Backtesting is a cornerstone of developing and validating any trading strategy, especially in the volatile world of crypto futures. It involves applying a strategy to historical data to assess its potential profitability and risk. Simply put, it's a way to see how your strategy *would have* performed in the past. While past performance is not indicative of future results, backtesting provides invaluable insights, identifies potential weaknesses, and builds confidence before risking real capital. This article will guide beginners through the essential steps of backtesting crypto futures strategies, covering data acquisition, platform selection, metric analysis, and common pitfalls to avoid. Understanding these steps is crucial for anyone seeking to consistently profit from futures trading.

Why Backtest Crypto Futures Strategies?

Before diving into the 'how,' let's solidify the 'why.' The crypto futures market is unique due to its 24/7 operation, high volatility, and relative immaturity compared to traditional markets. This creates both opportunities and significant risks.
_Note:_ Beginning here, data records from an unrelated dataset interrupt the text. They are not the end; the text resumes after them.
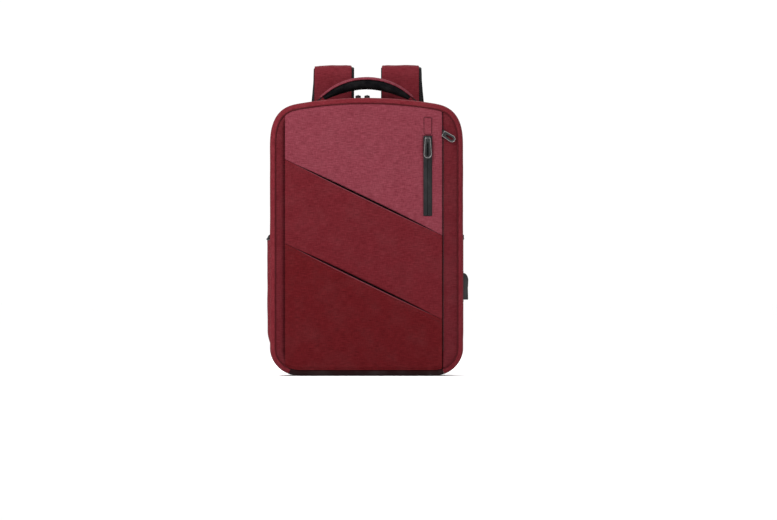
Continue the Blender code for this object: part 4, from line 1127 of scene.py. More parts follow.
def makeZipHardware():
    # sliders and pulls, whose bodies have their nodes' names
    for name, node, joint, lean in (("front", "pocket", "pocket_pull_lift", 0),
                                    ("side", "side", "side_pull_swing", zips["sideLean"])):
        makeSlider(f"{name}Slider", f"{node}_slider", "y", blackPlastic)
        spot = jointPlace(joint)
        spot.y = nodeCentre(f"{node}_pull").y
        turn = Matrix.Rotation(math.radians(lean), 4, "Y") @ turnedX(90)
        makePull(f"{name}Pull", f"{node}_pull", zips[f"{name}Pull"], Matrix.Translation(spot) @ turn,
                 silverRim)
    for side, _ in sides:
        makeSlider(f"mainSlider{side.title()}", f"main_slider_{side}", "z", gunmetal)
        spot = jointPlace(f"main_pull_lift_{side}")
        spot.z = nodeCentre(f"main_pull_{side}").z
        makePull(f"mainPull{side.title()}", f"main_pull_{side}", zips["mainPull"],
                 Matrix.Translation(spot) @ Matrix.Rotation(math.pi, 4, "Z"), gunmetal)


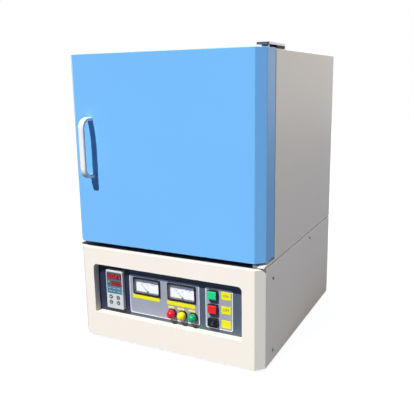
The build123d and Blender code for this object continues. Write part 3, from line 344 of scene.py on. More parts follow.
# Power control. An extruded aluminium heat sink carries the moulded power module. The contactor and the
# terminal strip are moulded in glass-filled plastic.
drawn_aluminium = striped("drawn_aluminium", (0.80, 0.81, 0.83), (0.62, 0.63, 0.65), "X", 0.8, 0.34,
                          metal=1.0, depth=0.02)
dress(drawn_aluminium, "heat_sink", "element_straps")
module_plastic = finish("module_plastic", (0.50, 0.51, 0.52), 0.5, grain=1200, depth=0.03)
dress(module_plastic, "thyristor_module", "terminal_block")
contactor_plastic = finish("contactor_plastic", (0.05, 0.05, 0.055), 0.5, grain=1200, depth=0.03,
                           edge=(0.16, 0.16, 0.16))
dress(contactor_plastic, "contactor")

# Rear panel and mains gland. The panel is painted like the cabinet; the gland is black nylon with a fine
# moulded texture.
cabinet_paint = finish("cabinet_paint", (0.83, 0.77, 0.68), 0.46, grain=750, depth=0.035, patch=5.0,
                       shift=0.02, edge=(0.95, 0.92, 0.86), edge_share=0.5, specular=0.4)
dress(cabinet_paint, "base_rear_panel")
gland_nylon = finish("gland_nylon", (0.018, 0.018, 0.019), 0.48, grain=1500, depth=0.03,
                     edge=(0.10, 0.10, 0.10))
dress(gland_nylon, "cable_gland")

# Control base. One folded and welded sheet with rounded bends, powder-coated cream. The coat has a fine
# orange-peel skin, and its edges are a little lighter, partly where the coat is thin and partly as a painted
# highlight.
base_coat = finish("base_coat", (0.86, 0.80, 0.70), 0.44, grain=750, depth=0.035, patch=5.0, shift=0.02,
                   edge=(0.96, 0.93, 0.87), edge_share=0.5, specular=0.4)
dress(base_coat, "base_shell")


# Case screws. Pan-head screws of dark zinc-plated steel with a cross recess hold the sides of the base. They
# replace the plain heads of the CAD model, and smaller ones in rows hold the two rear panels.
def new_piece(name, mesh, material, body="cabinet", smooth=None):
    """Links a mesh as a piece on a body. Faces that meet below the smooth angle are shaded smooth."""
    piece = bpy.data.objects.new(name, mesh)
    bpy.context.scene.collection.objects.link(piece)
    mesh.materials.clear()
    mesh.materials.append(material)
    if smooth is not None:
        mesh.shade_smooth()
        mesh.set_sharp_from_angle(angle=math.radians(smooth))
    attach(piece, body)
    return piece


def close_mesh(name, bm):
    """Turns a bmesh into a mesh with outward faces."""
    bmesh.ops.recalc_face_normals(bm, faces=bm.faces)
    mesh = bpy.data.meshes.new(name)
    bm.to_mesh(mesh)
    bm.free()
    return mesh


def corners_of(node):
    """A node's lowest and highest corners in millimetres."""
    return [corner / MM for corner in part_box(node)]


def add_turned(bm, profile, place, steps=32, cap=True):
    """Adds a turned form to a bmesh. The profile lists (radius, height) along the Z axis of the place."""
    rings = []
    for radius, height in profile:
        if radius <= 0:
            rings.append([bm.verts.new(place @ Vector((0, 0, height)))])
            continue
        rings.append([bm.verts.new(place @ Vector((radius * math.cos(2 * math.pi * k / steps),
                                                   radius * math.sin(2 * math.pi * k / steps), height)))
                      for k in range(steps)])
    for low, high in zip(rings, rings[1:]):
        for k in range(steps):
            after = (k + 1) % steps
            corners = [low[k % len(low)], low[after % len(low)], high[after % len(high)], high[k % len(high)]]
            bm.faces.new(list(dict.fromkeys(corners)))
    for ring in (rings[0], rings[-1]):
        if cap and len(ring) > 2:
            bm.faces.new(ring)


def axis_place(point, outward):
    """A frame at a point in millimetres, with its Z along an outward direction, scaled to metres."""
    turn = Vector(outward).to_track_quat("Z", "Y").to_matrix().to_4x4()
    return Matrix.Translation(Vector(point) * MM) @ turn @ Matrix.Scale(MM, 4)


def add_cross_screw(bm, point, outward, head_radius=4.2, head_height=2.2, shank=0.0):
    """Adds a domed head with a sunk cross to a bmesh, and its shank if it has one."""
    place = axis_place(point, outward)
    rings, spokes, shank_radius = 7, 32, 2.0
    slot_half, slot_reach, slot_depth = 0.16 * head_radius, 0.56 * head_radius, 0.42 * head_height
    rim_share, roundness = 0.42, 2.4
    grid = []
    for j in range(rings + 1):
        radius = head_radius * j / rings
        ring = []
        for k in range(spokes if j else 1):
            a = 2 * math.pi * k / spokes
            x, y = radius * math.cos(a), radius * math.sin(a)
            dome = math.sqrt(max(1 - (radius / head_radius) ** roundness, 0))
            height = head_height * (rim_share + (1 - rim_share) * dome)
            narrow, wide = sorted((abs(x), abs(y)))
            in_slot = narrow < slot_half and wide < slot_reach
            ring.append(bm.verts.new(place @ Vector((x, y, height - (slot_depth if in_slot else 0)))))
        grid.append(ring)
    rim = [bm.verts.new(place @ Vector((head_radius * math.cos(2 * math.pi * k / spokes),
                                        head_radius * math.sin(2 * math.pi * k / spokes), 0)))
           for k in range(spokes)]
    grid.append(rim)
    for low, high in zip(grid, grid[1:]):
        for k in range(spokes):
            after = (k + 1) % spokes
            corners = [low[k % len(low)], low[after % len(low)], high[after], high[k]]
            bm.faces.new(list(dict.fromkeys(corners)))
    bm.faces.new(rim)
    if shank:
        add_turned(bm, [(shank_radius, 0), (shank_radius, -shank)], place, 20)


screw_zinc = finish("screw_zinc", (0.36, 0.36, 0.38), 0.34, grain=1800, depth=0.01, shift=0.15, metal=0.95,
                    edge=(0.75, 0.75, 0.76), edge_share=0.6)
side_screw_places = ((-192.0, 33.0), (-192.0, 201.0), (81.5, 219.5))
half_width = corners_of("base_shell")[1].x
bm = bmesh.new()
for side in (-1, 1):
    for y, z in side_screw_places:
        add_cross_screw(bm, (side * half_width, y, z), (side, 0, 0), shank=9.0)
side_screw_heads = new_piece("side_screw_heads", close_mesh("side_screw_heads", bm), screw_zinc,
                             smooth=35)
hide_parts("side_screws")
rear_columns = (-228.0, -76.0, 76.0, 228.0)
rear_rows = (20.0, 220.0, 254.0, 668.0)
rear_face = corners_of("rear_cover")[1].y
bm = bmesh.new()
for x in rear_columns:
    for z in rear_rows:
        add_cross_screw(bm, (x, rear_face, z), (0, 1, 0), head_radius=3.6, head_height=2.0)
new_piece("rear_panel_screws", close_mesh("rear_panel_screws", bm), screw_zinc,
          smooth=35)

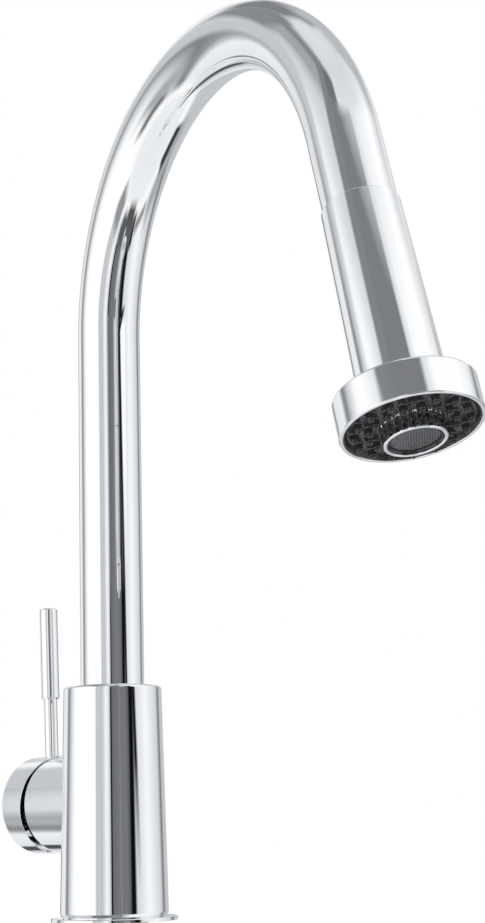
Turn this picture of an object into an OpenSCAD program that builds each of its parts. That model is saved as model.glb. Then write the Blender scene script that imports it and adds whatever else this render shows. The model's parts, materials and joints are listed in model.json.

  • Strategy Validation: Backtesting helps determine if a strategy's underlying logic holds up under real-world conditions. A strategy that seems brilliant on paper can fall apart when faced with unexpected market movements.
  • Risk Management: By analyzing historical performance, you can estimate potential drawdowns (maximum loss from peak to trough) and position sizing requirements.
  • Parameter Optimization: Many strategies have adjustable parameters. Backtesting allows you to find the optimal settings for these parameters based on historical data. For example, optimizing the length of a moving average or the levels of a Bollinger Band.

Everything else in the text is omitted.